Abstract

The author describes some experiences as a blind visitor to The Prado in Madrid, the Museum of Modern Art in New York, and elsewhere.


—A man paints with his brains and not with his hands.
(Michelangelo)

One night many many years ago I went out and lay down in a thicket of yellow roses. The roses were in the garden of the Prado museum in Madrid. I lay among the flowers on an ordinary day, a day of overcast sun and businessmen hurrying and tall balcony windows shuttered and the streets with creeping taxi cabs.

I had gone alone to the museum because my Spanish friend could not come with me. I was too blind to see the paintings very easily. How do I explain this? Why would a person with an occluding disability undertake a solo hunt to the world of paintings? Here are some answers, offered in no particular order of importance:

  • I wanted to see paintings—up close I might have an experience of Goya.
  • I thought there might be some kind of tour guide who could describe things.
  • I imagined that my passion for life would be equalled by the world: a utopian position that all persons with disabilities must maintain.

The more I think about it it's answer number three that motivated me. I thought that my desire for an inclusive life would in turn open the world before me. And I still get up every day imagining this.

The Prado museum didn't have any special accommodations for visually impaired people. So I began walking around. How simple that sentence is! I began walking.

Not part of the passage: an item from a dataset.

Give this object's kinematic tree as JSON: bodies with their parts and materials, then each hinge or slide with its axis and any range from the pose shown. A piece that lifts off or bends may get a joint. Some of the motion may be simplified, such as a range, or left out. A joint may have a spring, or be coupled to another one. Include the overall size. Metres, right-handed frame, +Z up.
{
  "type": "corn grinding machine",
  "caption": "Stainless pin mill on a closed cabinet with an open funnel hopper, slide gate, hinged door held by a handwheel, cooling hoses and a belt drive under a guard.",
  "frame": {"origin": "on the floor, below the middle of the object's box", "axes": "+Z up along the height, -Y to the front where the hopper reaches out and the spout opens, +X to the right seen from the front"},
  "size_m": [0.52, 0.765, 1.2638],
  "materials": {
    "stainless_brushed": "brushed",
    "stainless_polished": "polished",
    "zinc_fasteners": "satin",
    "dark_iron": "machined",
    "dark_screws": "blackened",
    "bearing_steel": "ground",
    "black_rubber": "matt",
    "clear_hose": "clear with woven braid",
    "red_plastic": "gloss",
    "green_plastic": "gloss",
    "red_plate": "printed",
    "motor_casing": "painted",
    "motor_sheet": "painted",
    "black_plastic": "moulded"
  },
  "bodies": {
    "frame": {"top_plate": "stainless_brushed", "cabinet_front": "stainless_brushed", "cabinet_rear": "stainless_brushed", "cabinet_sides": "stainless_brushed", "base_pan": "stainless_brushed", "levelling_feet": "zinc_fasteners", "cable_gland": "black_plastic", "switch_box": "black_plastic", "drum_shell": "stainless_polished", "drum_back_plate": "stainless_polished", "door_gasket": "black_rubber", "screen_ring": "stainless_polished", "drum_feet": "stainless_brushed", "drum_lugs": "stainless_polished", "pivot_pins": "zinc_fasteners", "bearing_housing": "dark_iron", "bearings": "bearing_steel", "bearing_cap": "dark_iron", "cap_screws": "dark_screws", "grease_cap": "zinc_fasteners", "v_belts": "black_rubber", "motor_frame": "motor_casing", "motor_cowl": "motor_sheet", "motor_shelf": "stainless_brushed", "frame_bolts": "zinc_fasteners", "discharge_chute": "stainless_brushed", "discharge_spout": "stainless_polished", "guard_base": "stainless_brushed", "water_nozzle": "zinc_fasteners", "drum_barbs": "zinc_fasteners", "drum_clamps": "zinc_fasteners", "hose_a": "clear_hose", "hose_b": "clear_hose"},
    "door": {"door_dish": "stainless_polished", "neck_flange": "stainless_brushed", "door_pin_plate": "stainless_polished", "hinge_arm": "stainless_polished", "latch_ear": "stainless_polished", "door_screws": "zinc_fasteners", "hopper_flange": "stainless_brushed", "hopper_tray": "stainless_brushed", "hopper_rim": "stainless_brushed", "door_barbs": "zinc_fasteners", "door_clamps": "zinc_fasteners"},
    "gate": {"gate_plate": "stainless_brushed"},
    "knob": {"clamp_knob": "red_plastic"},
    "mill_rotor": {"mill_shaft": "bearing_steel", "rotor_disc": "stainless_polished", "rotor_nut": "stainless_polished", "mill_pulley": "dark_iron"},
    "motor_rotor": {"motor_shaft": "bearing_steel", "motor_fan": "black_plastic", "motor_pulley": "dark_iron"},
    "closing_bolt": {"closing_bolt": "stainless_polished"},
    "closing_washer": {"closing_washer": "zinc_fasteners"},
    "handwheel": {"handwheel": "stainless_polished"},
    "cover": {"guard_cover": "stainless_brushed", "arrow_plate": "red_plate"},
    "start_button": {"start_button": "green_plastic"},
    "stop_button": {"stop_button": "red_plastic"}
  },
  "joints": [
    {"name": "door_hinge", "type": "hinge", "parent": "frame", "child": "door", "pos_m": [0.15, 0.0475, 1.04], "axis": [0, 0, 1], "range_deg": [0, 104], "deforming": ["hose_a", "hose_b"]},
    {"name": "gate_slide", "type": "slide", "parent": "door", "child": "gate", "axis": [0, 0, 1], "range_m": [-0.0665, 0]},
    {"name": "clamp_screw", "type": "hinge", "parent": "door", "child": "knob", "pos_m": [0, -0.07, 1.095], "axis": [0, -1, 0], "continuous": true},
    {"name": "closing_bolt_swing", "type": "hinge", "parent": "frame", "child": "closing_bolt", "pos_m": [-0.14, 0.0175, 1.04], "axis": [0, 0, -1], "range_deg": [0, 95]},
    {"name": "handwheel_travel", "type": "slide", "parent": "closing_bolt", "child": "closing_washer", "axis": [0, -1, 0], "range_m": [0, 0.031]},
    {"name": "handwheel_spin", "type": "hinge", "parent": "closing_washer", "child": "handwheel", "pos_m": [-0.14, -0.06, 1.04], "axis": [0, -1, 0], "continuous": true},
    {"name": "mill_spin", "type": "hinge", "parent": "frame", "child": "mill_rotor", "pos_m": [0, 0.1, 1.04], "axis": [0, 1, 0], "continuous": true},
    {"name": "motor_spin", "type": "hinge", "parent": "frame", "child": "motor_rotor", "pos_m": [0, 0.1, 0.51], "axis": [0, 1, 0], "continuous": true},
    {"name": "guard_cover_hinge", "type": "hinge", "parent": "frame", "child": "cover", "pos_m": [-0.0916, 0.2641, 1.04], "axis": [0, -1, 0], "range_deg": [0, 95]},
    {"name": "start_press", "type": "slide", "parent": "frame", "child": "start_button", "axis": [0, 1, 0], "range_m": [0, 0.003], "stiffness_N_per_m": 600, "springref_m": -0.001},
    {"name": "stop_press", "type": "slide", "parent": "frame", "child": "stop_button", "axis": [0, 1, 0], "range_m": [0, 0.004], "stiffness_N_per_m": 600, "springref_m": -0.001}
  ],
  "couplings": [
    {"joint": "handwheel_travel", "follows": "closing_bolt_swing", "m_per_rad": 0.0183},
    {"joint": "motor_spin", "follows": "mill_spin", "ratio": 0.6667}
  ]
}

But there were thick ropes in front of the famous canvases. And sinister guards. And I walked from one gallery to another seeing nothing of the art. I saw beautiful mud colored walls and little high intensity lights and then I found myself trailing a group of American tourists who were being led by a woman tour guide. Frankly I felt like a man who had been walking down a mountain on a dirt road. And after great solitude I'd found my people. The tour guide was explaining something about Velasquez. How he used perspective—I don't remember any more.

What I do remember is the overt cruelty of the woman tour guide who, seeing me trailing her group, chose to confront me by saying, in effect, that I was not part of her group and I should immediately get lost.

I ran from the museum and found my way to the circle of yellow roses and I wept. I cried because I was tired; because I had a disability for which I had only the most apologetic language; cried because I had no allies—my host in Spain had no time for my disability, he was tightly wound and fighting his own battles. And this is what I'm getting at: disability is always and I mean always a problem of imagination. How will I live? How will I belong? What will I do? Who will accompany me? Who will wait on the slope and cheer me on?

**

At the Museum of Modern Art in New York City the guards watch me with deep concern as I amble from gallery to gallery with my guide dog. It's as if they think the dog will bite Jackson Pollock. Guide dogs are not trained to attack Abstract Expressionists but you never know. I reckon if I was an alert, highly intelligent animal, I would likely be interested in eating a painting by Cezanne. I recall Hemingway saying his hunger was always intensified by Cezanne's peaches. Meanwhile, don't you believe the old canard that dogs don't see color. We now know they see most of the colors that we see, with the possible exception of some shades of blue. Cezannne would indeed make any sensible dog hungry.

The guards can't imagine why a blind person would go to the museum with only a dog for a companion. I know that's what they're thinking.

**

Some days I go to the museum with sighted friends. My pal X a poet, describes the paintings of Cindy Sherman to me.

Her work is aggressively homely. Her oeuvre, stylized, tricked out self portraits feels like grand guignol meets the city of the Etruscans. Every version of Cindy is overly determined, too much makeup, fright wigs, haute couture gone to seed, Miss Havisham shopping on the upper East side and Lordy, the daylight that illuminates her, unmerciful.

So affecting was Cindy Sherman that she colonized everything we subsequently looked at. Leaving MOMA we noticed massive window advertisements at the children's GAP and Lo! The "tween" girls presented there, dressed for spring, looked starved and looted, just like Sherman's steroidal, late Capitalist self-portraits. All day Cindy Sherman was with us, casting a pall.

**

I go to events and exhibits where I have no expectation of seeing anything for the arts are participatory. The Surrealist poet Andre Breton advised young writers to stand in a long cue at the cinema. When you finally arrive before the cashier Breton said you should not buy a ticket—just walk away. He also recommended attending lectures in languages one doesn't know. In sum: boredom, anticipation, denial, unresolved curiosity, all are parts of poetry.

I listen when I'm alone in the museum with my dog. Democratic responses to visual art are astonishing. A woman says to her companion: "Look how tiny their heads were in those days."

**

Another companion describes for me the exquisite, soulful, miniature drawings by Daumier. She tells me of a little dog, a dog made of curlicues. He's jumping in the wholly invisible wind. And I love him, though I've never seen him at all.